* **Dataset extract**

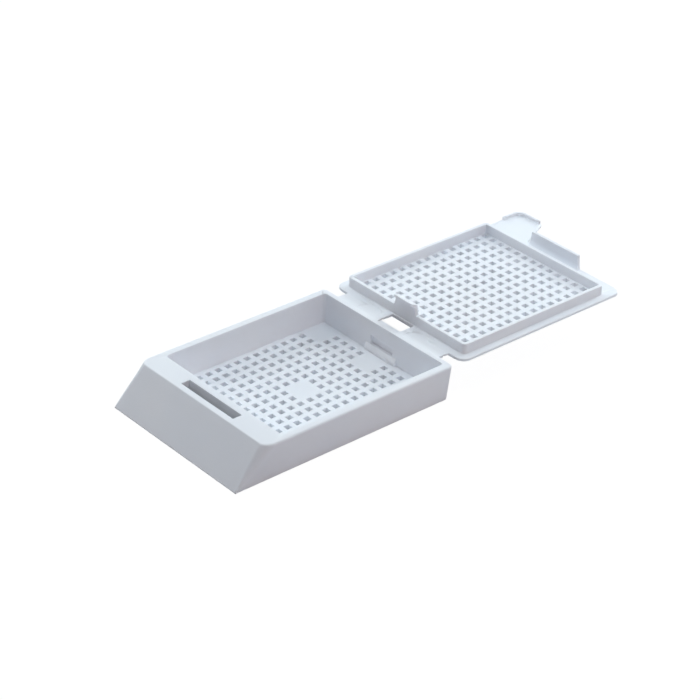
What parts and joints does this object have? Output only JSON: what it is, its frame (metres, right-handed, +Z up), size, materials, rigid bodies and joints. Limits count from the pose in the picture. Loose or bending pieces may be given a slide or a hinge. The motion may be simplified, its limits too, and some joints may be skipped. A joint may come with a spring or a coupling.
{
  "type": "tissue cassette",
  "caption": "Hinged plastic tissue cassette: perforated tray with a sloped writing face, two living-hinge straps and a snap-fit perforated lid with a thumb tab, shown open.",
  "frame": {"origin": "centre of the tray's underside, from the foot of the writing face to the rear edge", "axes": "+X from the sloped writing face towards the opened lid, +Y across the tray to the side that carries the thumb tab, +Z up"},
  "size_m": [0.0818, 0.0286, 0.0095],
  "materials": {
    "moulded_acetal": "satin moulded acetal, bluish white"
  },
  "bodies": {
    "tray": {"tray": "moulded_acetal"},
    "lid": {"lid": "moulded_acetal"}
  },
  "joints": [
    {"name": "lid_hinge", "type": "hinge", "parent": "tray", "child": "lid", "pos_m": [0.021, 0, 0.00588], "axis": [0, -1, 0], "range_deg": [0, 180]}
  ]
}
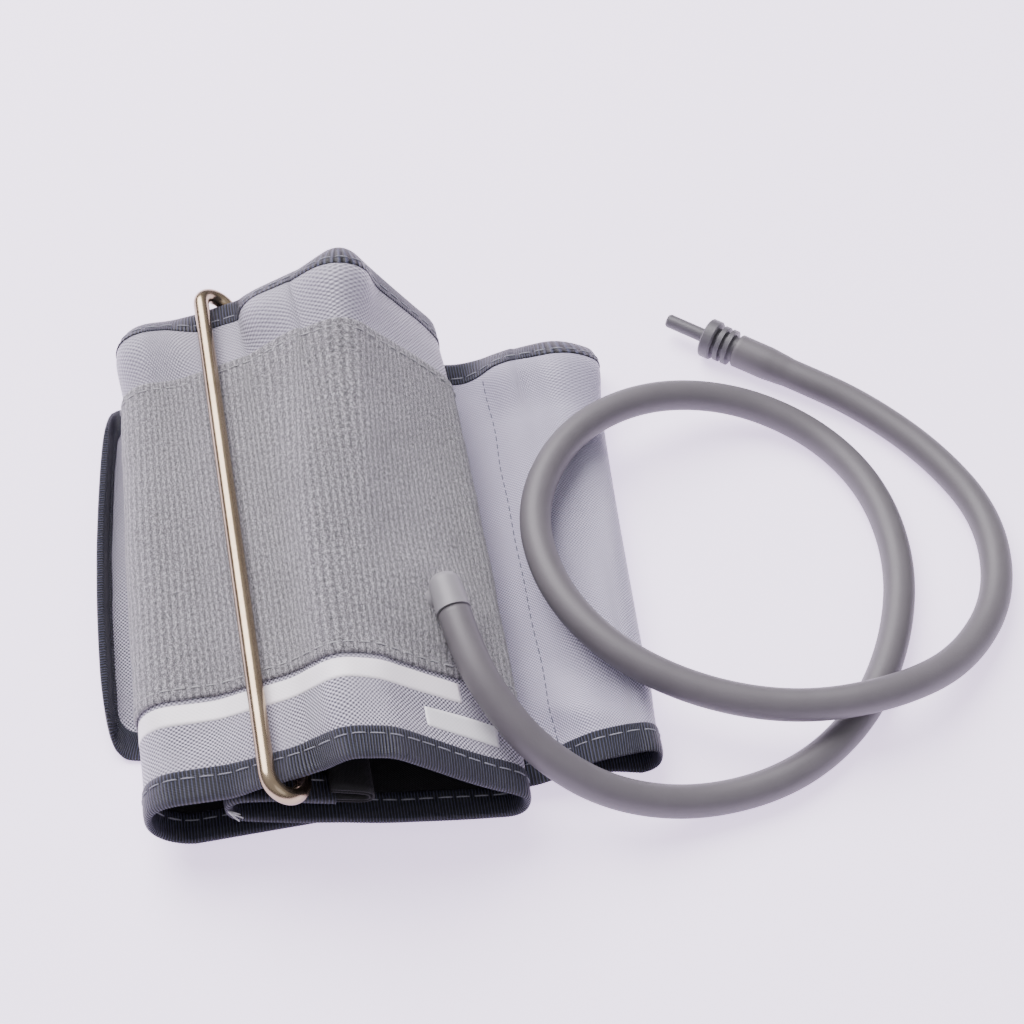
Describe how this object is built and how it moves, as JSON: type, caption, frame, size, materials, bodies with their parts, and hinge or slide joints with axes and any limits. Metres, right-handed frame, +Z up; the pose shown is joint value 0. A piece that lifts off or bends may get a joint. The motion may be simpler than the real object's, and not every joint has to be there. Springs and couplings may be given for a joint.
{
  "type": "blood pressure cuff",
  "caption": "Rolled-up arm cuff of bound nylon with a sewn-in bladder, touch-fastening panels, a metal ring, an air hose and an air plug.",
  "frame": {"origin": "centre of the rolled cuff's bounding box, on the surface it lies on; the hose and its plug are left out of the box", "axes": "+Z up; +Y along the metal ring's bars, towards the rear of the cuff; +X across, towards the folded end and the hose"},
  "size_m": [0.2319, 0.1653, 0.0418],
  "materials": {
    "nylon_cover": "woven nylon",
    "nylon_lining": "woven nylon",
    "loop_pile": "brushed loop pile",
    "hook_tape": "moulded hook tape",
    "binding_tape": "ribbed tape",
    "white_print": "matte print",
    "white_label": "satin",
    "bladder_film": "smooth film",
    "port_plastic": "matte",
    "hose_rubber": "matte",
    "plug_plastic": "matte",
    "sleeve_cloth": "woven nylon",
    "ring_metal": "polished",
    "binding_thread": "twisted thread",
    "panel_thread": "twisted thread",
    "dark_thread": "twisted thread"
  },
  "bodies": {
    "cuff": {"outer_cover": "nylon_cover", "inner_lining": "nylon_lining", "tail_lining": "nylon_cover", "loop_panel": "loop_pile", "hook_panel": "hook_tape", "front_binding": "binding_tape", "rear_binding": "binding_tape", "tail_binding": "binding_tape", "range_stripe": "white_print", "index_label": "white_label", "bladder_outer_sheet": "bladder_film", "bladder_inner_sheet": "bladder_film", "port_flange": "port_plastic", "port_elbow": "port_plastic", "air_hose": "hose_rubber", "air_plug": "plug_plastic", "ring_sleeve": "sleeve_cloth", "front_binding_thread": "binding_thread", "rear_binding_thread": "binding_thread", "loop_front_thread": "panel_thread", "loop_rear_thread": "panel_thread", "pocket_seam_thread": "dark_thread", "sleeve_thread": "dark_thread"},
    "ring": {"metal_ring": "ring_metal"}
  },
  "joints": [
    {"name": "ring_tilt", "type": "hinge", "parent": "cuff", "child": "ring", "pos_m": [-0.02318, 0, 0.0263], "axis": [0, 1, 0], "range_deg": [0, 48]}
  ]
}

* **Challenge**
Repeat the data above exactly.

* **Full response**
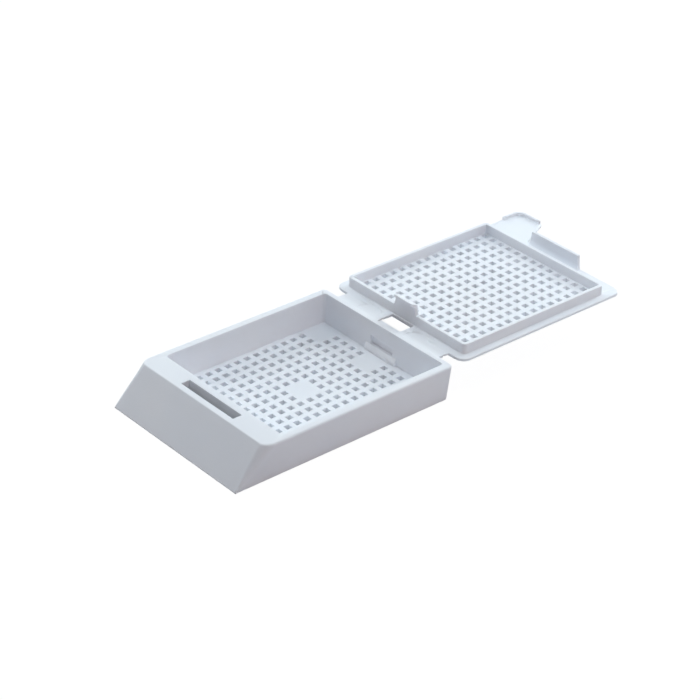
What parts and joints does this object have? Output only JSON: what it is, its frame (metres, right-handed, +Z up), size, materials, rigid bodies and joints. Limits count from the pose in the picture. Loose or bending pieces may be given a slide or a hinge. The motion may be simplified, its limits too, and some joints may be skipped. A joint may come with a spring or a coupling.
{
  "type": "tissue cassette",
  "caption": "Hinged plastic tissue cassette: perforated tray with a sloped writing face, two living-hinge straps and a snap-fit perforated lid with a thumb tab, shown open.",
  "frame": {"origin": "centre of the tray's underside, from the foot of the writing face to the rear edge", "axes": "+X from the sloped writing face towards the opened lid, +Y across the tray to the side that carries the thumb tab, +Z up"},
  "size_m": [0.0818, 0.0286, 0.0095],
  "materials": {
    "moulded_acetal": "satin moulded acetal, bluish white"
  },
  "bodies": {
    "tray": {"tray": "moulded_acetal"},
    "lid": {"lid": "moulded_acetal"}
  },
  "joints": [
    {"name": "lid_hinge", "type": "hinge", "parent": "tray", "child": "lid", "pos_m": [0.021, 0, 0.00588], "axis": [0, -1, 0], "range_deg": [0, 180]}
  ]
}
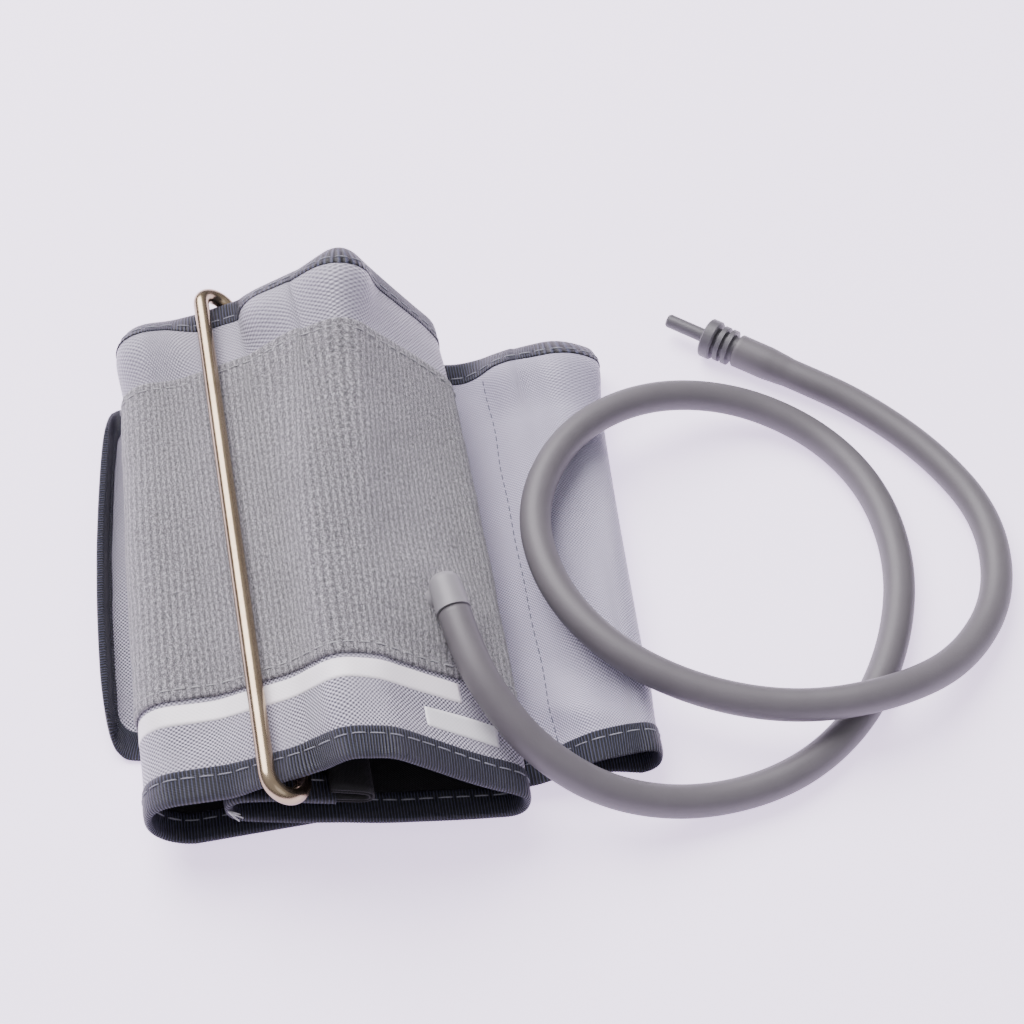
Describe how this object is built and how it moves, as JSON: type, caption, frame, size, materials, bodies with their parts, and hinge or slide joints with axes and any limits. Metres, right-handed frame, +Z up; the pose shown is joint value 0. A piece that lifts off or bends may get a joint. The motion may be simpler than the real object's, and not every joint has to be there. Springs and couplings may be given for a joint.
{
  "type": "blood pressure cuff",
  "caption": "Rolled-up arm cuff of bound nylon with a sewn-in bladder, touch-fastening panels, a metal ring, an air hose and an air plug.",
  "frame": {"origin": "centre of the rolled cuff's bounding box, on the surface it lies on; the hose and its plug are left out of the box", "axes": "+Z up; +Y along the metal ring's bars, towards the rear of the cuff; +X across, towards the folded end and the hose"},
  "size_m": [0.2319, 0.1653, 0.0418],
  "materials": {
    "nylon_cover": "woven nylon",
    "nylon_lining": "woven nylon",
    "loop_pile": "brushed loop pile",
    "hook_tape": "moulded hook tape",
    "binding_tape": "ribbed tape",
    "white_print": "matte print",
    "white_label": "satin",
    "bladder_film": "smooth film",
    "port_plastic": "matte",
    "hose_rubber": "matte",
    "plug_plastic": "matte",
    "sleeve_cloth": "woven nylon",
    "ring_metal": "polished",
    "binding_thread": "twisted thread",
    "panel_thread": "twisted thread",
    "dark_thread": "twisted thread"
  },
  "bodies": {
    "cuff": {"outer_cover": "nylon_cover", "inner_lining": "nylon_lining", "tail_lining": "nylon_cover", "loop_panel": "loop_pile", "hook_panel": "hook_tape", "front_binding": "binding_tape", "rear_binding": "binding_tape", "tail_binding": "binding_tape", "range_stripe": "white_print", "index_label": "white_label", "bladder_outer_sheet": "bladder_film", "bladder_inner_sheet": "bladder_film", "port_flange": "port_plastic", "port_elbow": "port_plastic", "air_hose": "hose_rubber", "air_plug": "plug_plastic", "ring_sleeve": "sleeve_cloth", "front_binding_thread": "binding_thread", "rear_binding_thread": "binding_thread", "loop_front_thread": "panel_thread", "loop_rear_thread": "panel_thread", "pocket_seam_thread": "dark_thread", "sleeve_thread": "dark_thread"},
    "ring": {"metal_ring": "ring_metal"}
  },
  "joints": [
    {"name": "ring_tilt", "type": "hinge", "parent": "cuff", "child": "ring", "pos_m": [-0.02318, 0, 0.0263], "axis": [0, 1, 0], "range_deg": [0, 48]}
  ]
}